▶ [Exercise description]:
Return the lines exactly as they stand, from the first of the material through the line containing "return top +".
════════
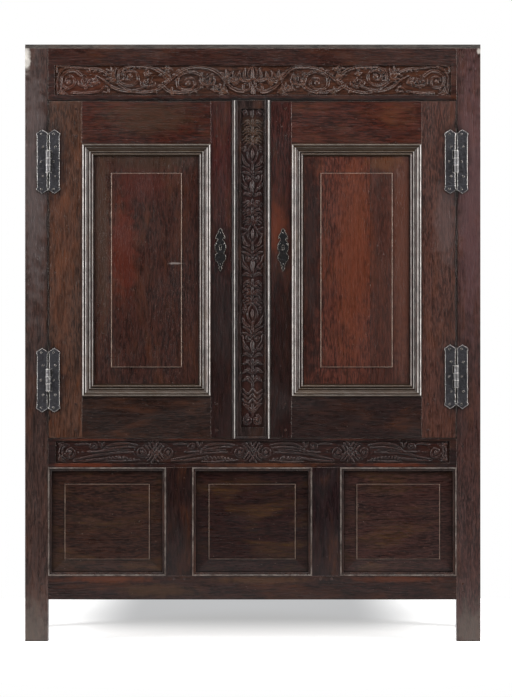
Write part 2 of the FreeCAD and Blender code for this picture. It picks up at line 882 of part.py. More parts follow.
for member in [left_stile, right_stile, muntin]:
    member.finish()
for members in (front_rails, lower_posts, rear_stiles):
    for member in members.values():
        member.finish()


def leaf_outline(outward):
    """The outline of a hinge leaf about the middle of its knuckle, on the side that outward points to."""
    edge = value("leaf_edge_gap")
    width = value("leaf_width")
    half = value("leaf_length") / 2
    top = [(outward * (edge + u * width), v * half) for u, v in LEAF_END_SHARES]
    return top + [(u, -v) for u, v in reversed(top)]


def hinge_leaf(name, outward, axis_x, level, own_barrels):
    """A leaf cut from plate, with its barrels rolled round the pin and room for the other leaf's."""
    plate = padded(name + "_plate", "XZ_Plane", leaf_outline(outward), "leaf_thickness")
    place(plate, axis_x, "front", level)
    solids = [plate]
    bore_low = f"{level} - knuckle_length / 2 - overrun"
    bore = rod(
        name + "_bore",
        "pin_radius + pin_play",
        "knuckle_length + 2 * overrun",
        axis_x,
        "hinge_axis_depth",
        bore_low,
    )
    tools = [bore]
    gap = "notch_gap" if own_barrels == END_BARRELS else "door_notch_gap"
    plate_y = ("front - leaf_thickness", "front")
    for index in range(BARREL_COUNT):
        low = f"{level} - knuckle_length / 2 + {index} * barrel_pitch"
        high = f"{low} + barrel_length"
        tag = f"{name}_barrel_{index}"
        if index in own_barrels:
            solids.append(rod(tag, "barrel_radius", "barrel_length", axis_x, "hinge_axis_depth", low))
            reach = (axis_x, f"{axis_x} + leaf_edge_gap + notch_gap")
            if outward < 0:
                reach = (f"{axis_x} - leaf_edge_gap - notch_gap", axis_x)
            solids.append(block(tag + "_tongue", reach, plate_y, (low, high)))
        else:
            tools.append(
                block(
                    tag + "_notch",
                    (f"{axis_x} - barrel_radius - {gap}", f"{axis_x} + barrel_radius + {gap}"),
                    ("hinge_axis_depth - barrel_radius", "front + overrun"),
                    (f"{low} - barrel_end_gap", f"{high} + barrel_end_gap"),
                )
            )
    return keep(name, pierced(name + "_cut", joined(name + "_whole", solids), tools))


def hinge_pin(name, axis_x, level):
    """A plain pin through the knuckle, standing a little out of both ends."""
    foot = f"{level} - knuckle_length / 2 - pin_stand"
    return rod(name, "pin_radius", "knuckle_length + 2 * pin_stand", axis_x, "hinge_axis_depth", foot)


# Doors
doors = {
    "left": {
        "outward": 1,
        "hinge_edge": "left_open + door_side_gap",
        "lock_edge": "left_lock_edge",
        "axis": "left_axis",
        "levels": ("upper_hinge_level", "left_lower_hinge_level"),
        "backset": "left_key_backset",
    },
    "right": {
        "outward": -1,
        "hinge_edge": "right_open - door_side_gap",
        "lock_edge": "right_lock_edge",
        "axis": "right_axis",
        "levels": ("upper_hinge_level", "right_lower_hinge_level"),
        "backset": "right_key_backset",
    },
}
pins = []
for side_name, door in doors.items():
    outward = door["outward"]
    sign = "+" if outward > 0 else "-"
    back_sign = "-" if outward > 0 else "+"
    hinge_inner = f"{door['hinge_edge']} {sign} {side_name}_hinge_stile_width"
    lock_inner = f"{door['lock_edge']} {back_sign} {side_name}_lock_stile_width"

    def span(hinge_face, lock_face):
        """A pair of faces in rising order, from the hinge side's and the lock side's."""
        return (hinge_face, lock_face) if outward > 0 else (lock_face, hinge_face)

    door_y = ("front", "door_back")
    door_z = ("door_bottom", "door_top")
    door_tenon_y = ("door_tenon_front", "door_tenon_back")
    hinge_x = span(door["hinge_edge"], hinge_inner)
    lock_x = span(lock_inner, door["lock_edge"])
    hinge_stile = Member(f"{side_name}_door_hinge_stile", hinge_x, door_y, door_z)
    lock_stile = Member(f"{side_name}_door_lock_stile", lock_x, door_y, door_z)
    door_rails = {
        "top": ("door_panel_high", "door_top"),
        "bottom": ("door_bottom", "door_panel_low"),
    }
    rail_members = []
    for level, rail_z in door_rails.items():
        rail = Member(f"{side_name}_door_{level}_rail", span(hinge_inner, lock_inner), door_y, rail_z)
        inset_z = (f"{rail_z[0]} + tenon_haunch", f"{rail_z[1]} - tenon_haunch")
        hinge_reach = span(f"{hinge_inner} {back_sign} tenon_length", hinge_inner)
        lock_reach = span(lock_inner, f"{lock_inner} {sign} tenon_length")
        rail.tenon(hinge_stile, hinge_reach, door_tenon_y, inset_z)
        rail.tenon(lock_stile, lock_reach, door_tenon_y, inset_z)
        rail_members.append(rail)
    panel_x = span(hinge_inner, lock_inner)
    panel_z = ("door_panel_low", "door_panel_high")
    door_face = "front + door_panel_face_depth"
    door_margin = "door_moulding_width + door_field_margin"
    raised_panel(f"{side_name}_door_panel", panel_x, panel_z, door_face, door_margin, "door_moulding_width")
    groove_for(
        [hinge_stile, lock_stile, *rail_members],
        (f"{panel_x[0]} - groove_depth", f"{panel_x[1]} + groove_depth"),
        (door_face, f"{door_face} + panel_tongue"),
        ("door_panel_low - groove_depth", "door_panel_high + groove_depth"),
    )
    mouldings = mitred_frame(
        f"{side_name}_moulding",
        DOOR_MOULDING_SHARES,
        "door_moulding_width",
        "door_moulding_height",
        panel_x,
        panel_z,
        door_face,
    )
    group(f"{side_name}_door_moulding", mouldings)

    # Hinges: the frame leaf has the end barrels and the door leaf the middle one
    for level, height in zip(LEVELS, door["levels"]):
        hinge_leaf(f"{side_name}_{level}_frame_leaf", -outward, door["axis"], height, END_BARRELS)
        hinge_leaf(f"{side_name}_{level}_door_leaf", outward, door["axis"], height, MIDDLE_BARREL)
        pins.append(hinge_pin(f"{side_name}_{level}_pin", door["axis"], height))

    # Keyhole through the escutcheon and the lock stile
    key_x = f"{door['lock_edge']} {back_sign} {door['backset']}"
    hole_y = ("front - door_thickness / 2", "front + 1.5 * door_thickness")
    eye = rod(
        f"{side_name}_keyhole_eye",
        "keyhole_radius",
        "2 * door_thickness",
        key_x,
        hole_y[1],
        "keyhole_height",
        FreeCAD.Rotation(FreeCAD.Vector(1, 0, 0), 90),
    )
    slot = block(
        f"{side_name}_keyhole_slot",
        (f"{key_x} - keyhole_slot_width / 2", f"{key_x} + keyhole_slot_width / 2"),
        hole_y,
        ("keyhole_height - keyhole_drop", "keyhole_height"),
    )
    hole = [eye, slot]
    lock_stile.tools += hole
    half_plate = scaled(ESCUTCHEON_SHARES, value("escutcheon_width") / 2, value("escutcheon_height"))
    whole_plate = half_plate + flipped(half_plate)[1:]
    plate = padded(f"{side_name}_escutcheon_plate", "XZ_Plane", whole_plate, "escutcheon_thickness")
    place(plate, key_x, "front", "keyhole_height - escutcheon_drop")
    keep(f"{side_name}_escutcheon", pierced(f"{side_name}_escutcheon_cut", plate, hole))
    for member in [hinge_stile, lock_stile, *rail_members]:
        member.finish()

    # Lock case: an iron box screwed to the back of the stile, open towards it
    case_edge = f"{door['lock_edge']} {back_sign} lock_setback"
    case_far = f"{case_edge} {back_sign} lock_width"
    case_x = span(case_far, case_edge)
    case_z = ("lock_low", "lock_low + lock_height")
    shell = block(f"{side_name}_lock_shell", case_x, ("door_back", "lock_back"), case_z)
    hollow = block(
        f"{side_name}_lock_hollow",
        (f"{case_x[0]} + lock_plate", f"{case_x[1]} - lock_plate"),
        ("door_back - overrun", "lock_back - lock_plate"),
        ("lock_low + lock_plate", "lock_low + lock_height - lock_plate"),
    )
    bolt_y = ("bolt_front", "bolt_back")
    bolt_z = ("bolt_low", "bolt_high")
    mouth_x = span(f"{case_edge} {back_sign} 2 * lock_plate", f"{case_edge} {sign} overrun")
    mouth = block(f"{side_name}_bolt_mouth", *grown((mouth_x, bolt_y, bolt_z), "bolt_play"))
    open_case = pierced(f"{side_name}_lock_open", shell, [hollow, mouth])
    bolt_tail = f"{case_edge} {back_sign} bolt_length"
    rib = block(
        f"{side_name}_lock_rib",
        span(bolt_tail, f"{bolt_tail} {sign} 2 * lock_plate"),
        ("bolt_front", "lock_back - lock_plate / 2"),
        ("bolt_low - bolt_play - lock_plate", "bolt_low - bolt_play"),
    )
    keep(f"{side_name}_lock_case", joined(f"{side_name}_lock_whole", [open_case, rib]))

    # Bolt, withdrawn at rest, with the notch that the key throws it by
    bolt = Member(f"{side_name}_lock_bolt", span(bolt_tail, case_edge), bolt_y, bolt_z)
    bolt.cut(
        "talon",
        (f"{key_x} - talon_width / 2", f"{key_x} + talon_width / 2"),
        ("bolt_front - overrun", "bolt_back + overrun"),
        ("bolt_low - overrun", "bolt_low + talon_height"),
    )
    bolt.finish()
group("hinge_pins", pins)

doc.recompute()

for item in doc.Objects:
    if "Invalid" in item.State or "Error" in item.State:
        raise RuntimeError(f"{item.Label} did not compute: {item.State}")
for name, item in parts.items():
    if item.Shape.isNull() or not item.Shape.isValid():
        raise RuntimeError(f"{name} has no valid shape")

os.makedirs("parts", exist_ok=True)
for name, item in parts.items():
    item.Shape.exportStep(f"parts/{name}.step")
print(len(parts), "sub-parts")
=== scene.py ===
"""Looks of an oak press cupboard: dark waxed oak, shallow carving, forged hinges, studio light."""

import json
import logging
import math
from dataclasses import dataclass
from enum import Enum
from typing import Iterable, Optional, Sequence

import bpy
import numpy as np
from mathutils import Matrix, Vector

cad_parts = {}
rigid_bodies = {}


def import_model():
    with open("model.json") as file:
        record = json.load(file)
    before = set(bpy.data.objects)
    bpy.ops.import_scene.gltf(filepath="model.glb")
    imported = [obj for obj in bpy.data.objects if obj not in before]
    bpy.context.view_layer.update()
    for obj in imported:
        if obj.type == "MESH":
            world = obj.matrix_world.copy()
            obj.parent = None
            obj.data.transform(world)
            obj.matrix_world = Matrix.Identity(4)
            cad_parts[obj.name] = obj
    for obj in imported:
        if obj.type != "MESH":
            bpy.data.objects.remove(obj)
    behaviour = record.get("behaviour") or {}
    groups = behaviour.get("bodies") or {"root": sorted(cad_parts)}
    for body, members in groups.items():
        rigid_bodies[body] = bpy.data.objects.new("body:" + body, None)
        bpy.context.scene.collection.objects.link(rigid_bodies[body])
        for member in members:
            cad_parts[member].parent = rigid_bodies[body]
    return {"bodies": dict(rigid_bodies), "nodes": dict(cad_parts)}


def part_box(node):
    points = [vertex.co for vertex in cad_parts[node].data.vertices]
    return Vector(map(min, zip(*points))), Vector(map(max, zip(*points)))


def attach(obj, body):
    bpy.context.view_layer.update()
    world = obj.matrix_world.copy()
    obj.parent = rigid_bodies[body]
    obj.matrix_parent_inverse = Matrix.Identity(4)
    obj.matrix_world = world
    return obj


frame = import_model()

MM = 0.001
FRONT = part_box("mid_rail")[0].y
Pair = tuple[float, float]
Triple = tuple[float, float, float]
Colour = tuple[float, float, float, float]
Node = bpy.types.Node
Socket = bpy.types.NodeSocket
log = logging.getLogger("press_cupboard")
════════
▶ [Written response]:
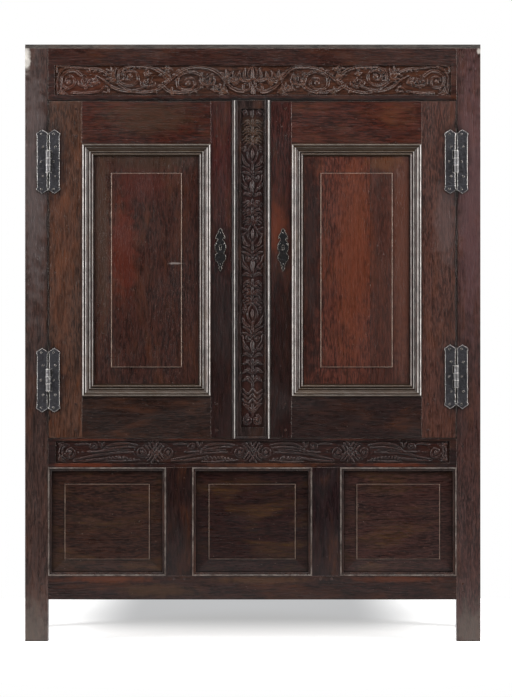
Write part 2 of the FreeCAD and Blender code for this picture. It picks up at line 882 of part.py. More parts follow.
for member in [left_stile, right_stile, muntin]:
    member.finish()
for members in (front_rails, lower_posts, rear_stiles):
    for member in members.values():
        member.finish()


def leaf_outline(outward):
    """The outline of a hinge leaf about the middle of its knuckle, on the side that outward points to."""
    edge = value("leaf_edge_gap")
    width = value("leaf_width")
    half = value("leaf_length") / 2
    top = [(outward * (edge + u * width), v * half) for u, v in LEAF_END_SHARES]
    return top + [(u, -v) for u, v in reversed(top)]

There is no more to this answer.